NYU to Host Roundtable Discussion, “The Politics of Science and Health”—Oct. 14


NYU will host “The Politics of Science and Health,” a roundtable discussion featuring speakers from the fields of medicine, journalism, and anthropology, on Friday, October 14, 2-4 p.m. at its Department of Social and Cultural Analysis.

New York University will host “The Politics of Science and Health,” a roundtable discussion featuring speakers from the fields of medicine, journalism, and anthropology, on Friday, October 14, 2-4 p.m. at New York University’s Department of Social and Cultural Analysis (20 Cooper Square, between 5th and 6th Streets, 4th Floor). Photo ID required for entry. Seating is on a first-come, first-served basis (Subways: 6, Astor Place; N, R, 8th Street).

Panelists include: Jonathan M. Metzl, director, Center in Medicine, Health, and Society, Vanderbilt University; Ivan Oransky, executive editor, Reuters Health; Perri Klass, director, NYU’s Arthur L. Carter Journalism Institute and a professor of pediatrics at NYU Langone Medical Center; Eric Klinenberg, NYU professor of sociology; Esther Kaplan, editor, the Investigative Fund at The Nation Institute; Dan Fagin, director, Science, Health and Environmental Reporting Program at NYU; and Thuy Linh Tu, NYU associate professor of Social and Cultural Analysis.

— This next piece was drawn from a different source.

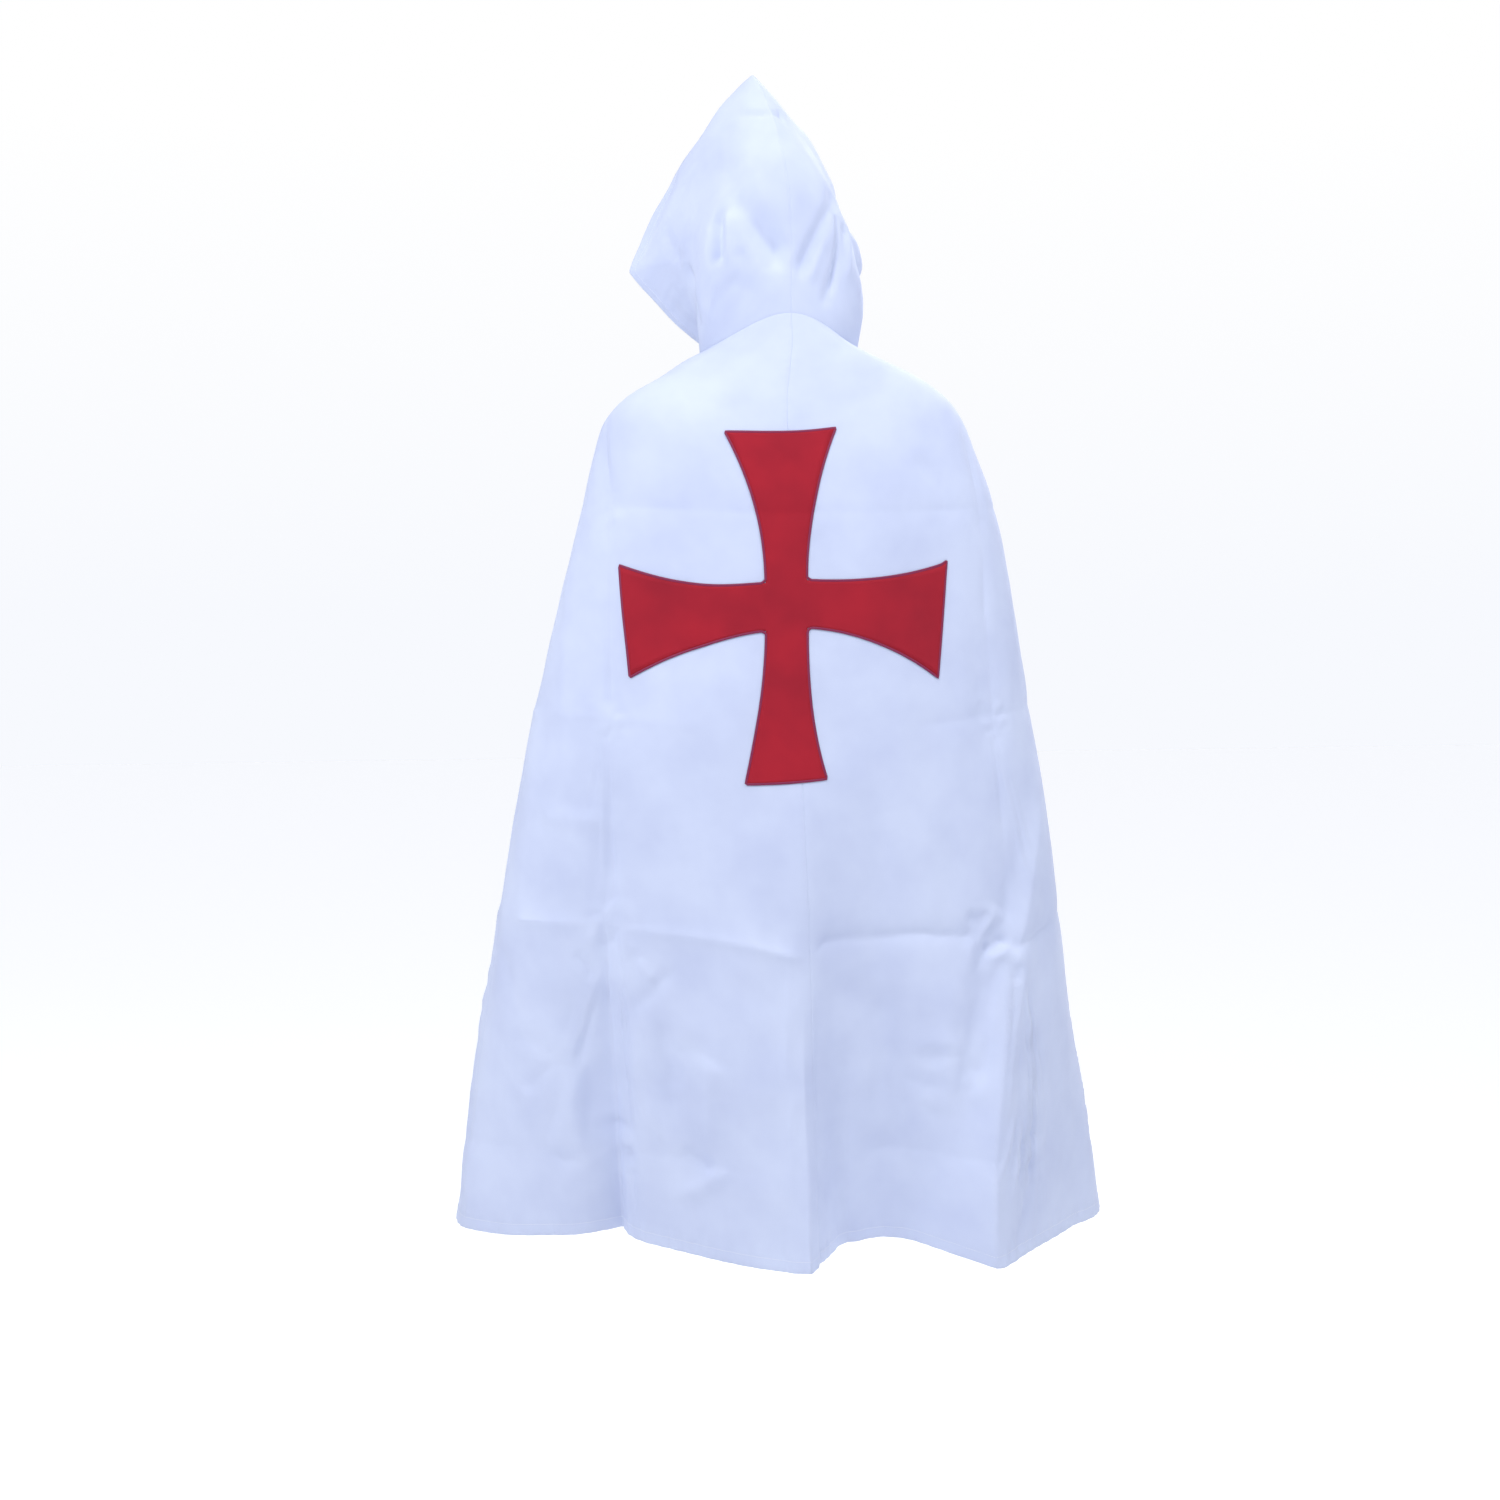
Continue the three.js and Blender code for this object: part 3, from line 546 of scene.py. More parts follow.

Attacks on science and health have become core vernaculars of the American political landscape. Presidential contenders regard global warming as a hoax. Members of Congress decry “junk” research as they cut funding for the NIH and NSF. Citizens stand at town hall meetings to reject health care coverage. Activists spread fear and skepticism about vaccines. And television pundits tell us that rising carbon dioxide levels are nothing to fear because CO2 is a “byproduct of nature.”

Are these new attacks on scientific and medical knowledge, or does present-day discourse repeat age-old stigmatizations and fears? What role will science play in the coming election? What should the media do to combat misinformation about scientific research? Should academics become more involved in public debates? Journalists meet academics in this roundtable that discusses these and other questions in order to better understand the politicization of science and health.

Reporters interested in attending NYU-hosted events must RSVP to James Devitt, NYU’s Office of Public Affairs, at 212.998.6808 or james.devitt@nyu.edu.

The event is co-hosted by the NYU Department of Social and Cultural analysis and the Vanderbilt Center for Medicine, Health, and Society as a part of a new collaborative venture between the two units.